How about Supper at School to go along with Breakfast in the Classroom? That way, parents can be absolved of another parental duty. This Breakfast in the Classroom debate is actually much more than another attempt to blame the Buffalo Teachers Federation for a societal ill. It brings to light the biggest problem in our country today: People having children whom they are either unable or unwilling to care for.
Anthony Pasceri
Buffalo
I just made my 'derp face' so hard I think my cheeks might be broken. Maybe that happened because I'm burdened by facts and I know things about stuff. Either way, my fucking cheeks hurt and I feel like I need to make the pain worthwhile.
Let's start by educating ourselves about the cost of running a household, then we'll have a look at which households qualify for this hippie program.
Since this particular missive from fuckneckville was submitted from a major metropolitan area in New York State, we'll do our best to use available numbers for that area.
Average rent/mortgage expense per year in Buffalo, NY (2 bedrooms) $10,752
Average elecricity usage multiplied by NYS average cost.tHm per year: $2040/year
Average gas bill: $1200/year
So, $13,992 gets you a roof over your head in Western New York, but how do you get to work?
Right, a car, have to have one of those. Unless you have a pile of cash lying around, the best way to get a car is to finance it. Let's see what the average, smart spending, Buffalonian can afford. Using the accepted 20/4/10 rule, we can find out what folks in the Queen City should be driving, but we're not going to bother since the median Buffalo household income of $30,230/yearly tells us that we can't afford a new car anyway. We'll just assume we drive a shitty rust bucket with no airbags, financed over 6 years at 12% interest. Let's say $240/month plus $100/month in insurance: $4080.
Now, lets say we live in Cheektowaga and work in Hamburg. Not that we'd want to do either, but I digress. That would be roughly 26 miles round trip every day.

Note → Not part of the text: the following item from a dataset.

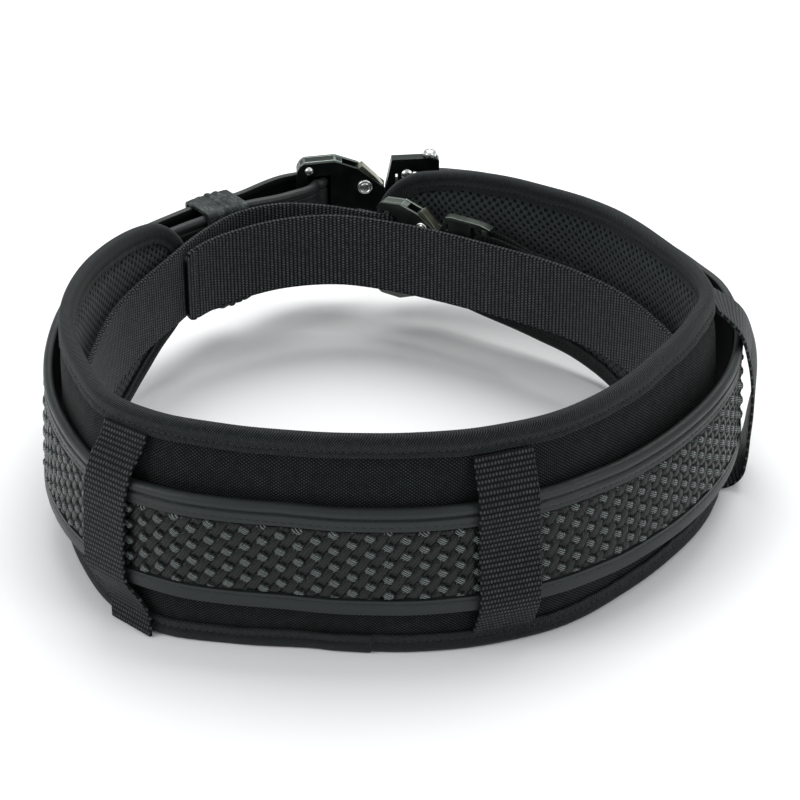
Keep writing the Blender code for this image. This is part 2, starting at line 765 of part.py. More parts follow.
def drilled_upright(flat, buckle, along, reach):
    """Turns a flat piece into a mesh and drills it from top to bottom for a bar's ends."""
    bpy.context.view_layer.update()
    graph = bpy.context.evaluated_depsgraph_get()
    mesh = bpy.data.meshes.new_from_object(flat.evaluated_get(graph))
    work = bmesh.new()
    work.from_mesh(mesh)
    bmesh.ops.remove_doubles(work, verts=work.verts, dist=0.00001)
    work.to_mesh(mesh)
    work.free()
    name, frame = flat.name, flat.matrix_world.copy()
    bpy.data.objects.remove(flat, do_unlink=True)
    solid = bpy.data.objects.new(name, mesh)
    solid.matrix_world = frame
    PARTS.objects.link(solid)
    unit = buckle["unit"] * MM
    drill_mesh = bpy.data.meshes.new(name + "_drill")
    work = bmesh.new()
    radius = (NECK_RADIUS + HOLE_PLAY) * unit
    bmesh.ops.create_cone(
        work, cap_ends=True, segments=ROUND_SIDES, radius1=radius, radius2=radius, depth=2 * reach * unit
    )
    work.to_mesh(drill_mesh)
    work.free()
    drill = bpy.data.objects.new(name + "_drill", drill_mesh)
    drill.matrix_world = buckle_frame(buckle, along)
    drill.hide_render = True
    drill.display_type = "WIRE"
    CUTTERS.objects.link(drill)
    cut = solid.modifiers.new("bar_holes", "BOOLEAN")
    cut.operation = "DIFFERENCE"
    cut.solver = "EXACT"
    cut.object = drill
    return solid


def bar_profile(inner, neck, head=None):
    """A bar between two arms, with thin necks, and heads where it passes through their corners."""
    reach = inner - GAP
    upper = [(0.0, inner + neck), (NECK_RADIUS, inner + neck), (NECK_RADIUS, reach), (BAR_RADIUS, reach)]
    if head:
        under = head + GAP
        crown = [(radius, under + rise) for radius, rise in BAR_HEAD]
        upper = crown + [(NECK_RADIUS, under)] + upper[2:]
    return upper + [(radius, -up) for radius, up in reversed(upper)]


def arm_end(left, top):
    """The round left end and the top of the fixed half, from its arm's lower edge to its shoulder."""
    foot = ARM_INNER + 0.4
    rise = top - foot
    steps = ((0, 0), (0.5, 0.25), (2, 0.58), (4.5, 0.82))
    return [(left + along, foot + share * rise) for along, share in steps] + [(-27.5, top)]


def plate_edge(buckle, cheek):
    """Upper half of a plate's outline. With a cheek, its arm comes down beside the folded belt."""
    left, top = buckle["left"], buckle["top"]
    arm = [(-30.2, ARM_INNER)]
    if cheek:
        arm += [(CHEEK_RIGHT, ARM_INNER), (CHEEK_RIGHT, CHEEK_INNER)]
        arm += [(left + 1.5, CHEEK_INNER), (left, CHEEK_INNER + 2)]
    else:
        arm += [(left + 4, ARM_INNER)]
    return arm + arm_end(left, top) + [(-14, top - 4.8), (1.8, 21.5)]


def core_edge(buckle):
    """Upper half of the core's outline, which holds the bar inside the fold."""
    left, top = buckle["left"], buckle["top"]
    arm = [(-30.2, ARM_INNER), (left + 4, ARM_INNER)]
    return arm + arm_end(left, top) + [(-23, top - 1.6), (-26, 29)]


def make_female(name, buckle):
    """Two plates and the core between them, with the bar that the belt is folded round."""
    rivet_holes = round_hole(LEVER_PIVOT, NECK_RADIUS + HOLE_PLAY)
    pin_holes = round_hole(PIN_AT, PIN_SHAFT + HOLE_PLAY) if name == "main" else []
    front = [mirrored(plate_edge(buckle, name == "main"))] + rivet_holes + pin_holes
    back = [mirrored(plate_edge(buckle, False))] + rivet_holes
    flat_piece(name + "_buckle_front_plate", buckle, front, PLATE_HALF, -PLATE_OUT, BLACK_METAL)
    flat_piece(name + "_buckle_back_plate", buckle, back, PLATE_HALF, PLATE_OUT, BLACK_METAL)
    core = [mirrored(core_edge(buckle))]
    core = flat_piece(name + "_buckle_core", buckle, core, CORE_HALF, 0.0, BLACK_METAL)
    drilled_upright(core, buckle, STRAP_BAR_AT, ARM_INNER + NECK_DEPTH + GAP)
    frame = buckle_frame(buckle, STRAP_BAR_AT)
    profile = bar_profile(ARM_INNER, NECK_DEPTH)
    turned_piece(name + "_buckle_strap_bar", frame, buckle["unit"], profile, PLATED)


def make_male(name, buckle):
    """The half with the tongue, and the bar between its arms."""
    opening = male_bar_along(buckle) - MALE_OPENING
    under = [(buckle["right"], ARM_INNER), (opening, ARM_INNER)]
    outlines = [mirrored(TONGUE_EDGE + buckle["arm"] + tuple(under))] + both_ways(MALE_SLOT)
    if name == "main":
        outlines += round_hole(STUD_AT, PIN_SHAFT + HOLE_PLAY)
    flat = flat_piece(name + "_buckle_male_frame", buckle, outlines, MALE_HALF, 0.0, BLACK_METAL)
    head, neck = buckle["head"], buckle["neck"]
    reach = head + 2 if head else ARM_INNER + neck + GAP
    drilled_upright(flat, buckle, male_bar_along(buckle), reach)
    frame = buckle_frame(buckle, male_bar_along(buckle))
    turned_piece(name + "_buckle_male_bar", frame, buckle["unit"], bar_profile(ARM_INNER, neck, head), PLATED)


def make_levers(name, buckle):
    """The two release levers, each on its rivet, which is its object's origin."""
    along, up = LEVER_PIVOT
    hole = round_hole(LEVER_PIVOT, NECK_RADIUS + HOLE_PLAY)
    for side, sign, index in (("top", 1, 0), ("bottom", -1, 1)):
        edge = both_ways(LEVER_EDGE)[index]
        lever = name + "_buckle_lever_" + side
        flat_piece(lever, buckle, [edge, hole[index]], LEVER_HALF, 0.0, LEVER_METAL, (along, sign * up))
        rivet = name + "_buckle_rivet_" + side
        frame = buckle_frame(buckle, along, 0.0, sign * up) @ FACING_FRONT
        turned_piece(rivet, frame, buckle["unit"], RIVET_TURNED, PLATED)


def make_studs(name, buckle):
    """Domed pins on the fixed half's arms, and domed studs through the loose half."""
    for side, sign in (("top", 1), ("bottom", -1)):
        for kind, place, profile in (("arm_pin", PIN_AT, PIN_TURNED), ("male_stud", STUD_AT, STUD_TURNED)):
            frame = buckle_frame(buckle, place[0], 0.0, sign * place[1]) @ FACING_FRONT
            turned_piece(name + "_buckle_" + kind + "_" + side, frame, buckle["unit"], profile, PLATED)


def make_buckle(name):
    buckle = BUCKLES[name]
    make_female(name, buckle)
    make_male(name, buckle)
    make_levers(name, buckle)
    if name == "main":
        make_studs(name, buckle)


clear_scene()
PARTS = new_collection("rigger_belt")
CUTTERS = new_collection("cutters")
pad = Track(PAD, PAD_COLUMNS)
make_pad(pad)
for side in LOOPS:
    make_loop(pad, side)
belt, belt_folds = belt_path()
make_leather_belt(belt, belt_folds)
make_weave_panel(belt, belt_folds)
make_keeper(belt)
waist = make_webbing()
make_anchor(waist)
for name in BUCKLES:
    make_buckle(name)
print("pad length", round(pad.length, 1), "belt length", round(belt.length, 1))
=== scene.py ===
# %% [markdown]
# # Dressing a rigger belt
#
# A rigger belt is a broad leather belt that runs round a padded back support. This lesson dresses
# a plain model of one, the frame, whose sizes are already right. Each step takes one piece of the
# real object, says what it is made of, and builds it where the frame has it. Nothing in the frame
# is moved: a new piece takes the place of a plain one, and rides on the same body.

import math

import bpy
import numpy as np
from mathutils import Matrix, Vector


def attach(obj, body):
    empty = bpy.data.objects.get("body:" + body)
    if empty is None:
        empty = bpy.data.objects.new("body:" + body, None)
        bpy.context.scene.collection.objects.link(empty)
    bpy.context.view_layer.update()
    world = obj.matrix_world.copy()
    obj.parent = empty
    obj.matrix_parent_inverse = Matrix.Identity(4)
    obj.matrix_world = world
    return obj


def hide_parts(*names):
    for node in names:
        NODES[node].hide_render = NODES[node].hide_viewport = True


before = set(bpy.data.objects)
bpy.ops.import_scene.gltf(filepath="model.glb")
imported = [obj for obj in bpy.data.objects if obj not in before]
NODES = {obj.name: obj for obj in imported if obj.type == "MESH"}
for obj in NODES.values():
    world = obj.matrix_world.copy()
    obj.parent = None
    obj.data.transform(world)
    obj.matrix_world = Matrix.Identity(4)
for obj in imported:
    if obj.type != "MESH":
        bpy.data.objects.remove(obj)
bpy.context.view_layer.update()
bpy.ops.object.select_all(action="DESELECT")

# %% [markdown]
# ## The camera
#
# The photograph was taken from straight in front and 30 degrees up, with a long lens. The camera
# is set first, since everything after it is judged through it. It looks at a point inside the
# belt's ring, 50 mm above the floor.

# %% Camera
MM = 0.001
CAMERA_UP = math.radians(30.0)
CAMERA_AWAY = 1.3
LOOKS_AT = Vector((-2.6, -25.75, 50.0)) * MM
LENS = 111.15
SENSOR = 36.0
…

Let's say your used shitbox car gets 26 mpg in city traffic (it doesn't, but fuck it, right?) So that's a gallon of gas every day at $3.85/gallon working 260 days per year: $1001
So far, we've figured out that it costs the average Buffalonian $19,703.00 per year to be sheltered, employed and single.
Congratulations, single Buffalonian! You're 19k deep before you've even scarfed a cheeseburger. You don't have a girlfriend and your terrible football team has to play the Patriots in Week 1.
Whatever, Tom Brady and the boys spanked you good and proper, but you left the bar at halftime and went to the library instead where you met the girl of your dreams. You're married now and her dad got you a job renovating dilapidated grain elevators. You're making 15 bucks an hour and hauling in 30k a year like a good average Buffalonian when your wife gets pregnant. The kid shows up nine months later and it's the best day of your life.
Over the next four years, you raise your child right and settle into a simple life. Your wife chooses to stay home with that awesome kid (or maybe you do and she takes over your job...gender roles don't really matter here) it's tough to keep food on the table and make the rent payment, but you and your spouse are responsible and you make it work. One morning, she tells you she's pregnant again. It's a great feeling.
It's about a year later and you've just had your second child. This is also the greatest day of your life. You, your wife and your two kids are a family of four living in Western New York. Money is tight so you demand a raise, your boss bumps you up ten grand a year because you've been a loyal employee.. You do the research and find out it's cheaper for your wife to stay home with the second baby than to put the kid in daycare.
So, you're making $40,000 per year. It's more than the average Buffalo household and a hell of a lot more than what you were raking in five years ago, but now you have to buy health insurance at 12k/ year and feed yourself and three other people. You have to buy diapers for the newborn and clothes for your new kindergartener. You're above average for your area and you still can't make ends meet.
Wouldn't it be wonderful if your school aged kid could get a midday meal that wouldn't cause you budget worries? What if there was some way to ensure your child was getting proper nutrition during the school-day without causing you budget worries?.
The NYS school lunch program is as follows:
Meal Categories | Eligibility |
---|---|
Free meals | Income up to 130% of poverty ($28,665 for a family of 4 annually) |
Reduced Price ($.25) paid by family | Income up to 185% of poverty ($40,793 for a family of 4 annually) |
Full price* paid by family | Income over 185% of poverty ($40,793 for a family of 4 annually) |
So Mr. Pasceri, fuck you and the dinosaur you rode in on. The average Buffalo family of four is hovering just above the poverty line. Wages remain stagnant while that same poverty line creeps ever higher and your execrable letter to the editor does absolutely nothing to solve either of those problems.
So fuck you, and fuck The Buffalo News doubly and sideways for allowing this trash to make the print version of a major metro American Newspaper.
...and welcome back to school, kids. Make sure to learn things, and eat a healthy lunch.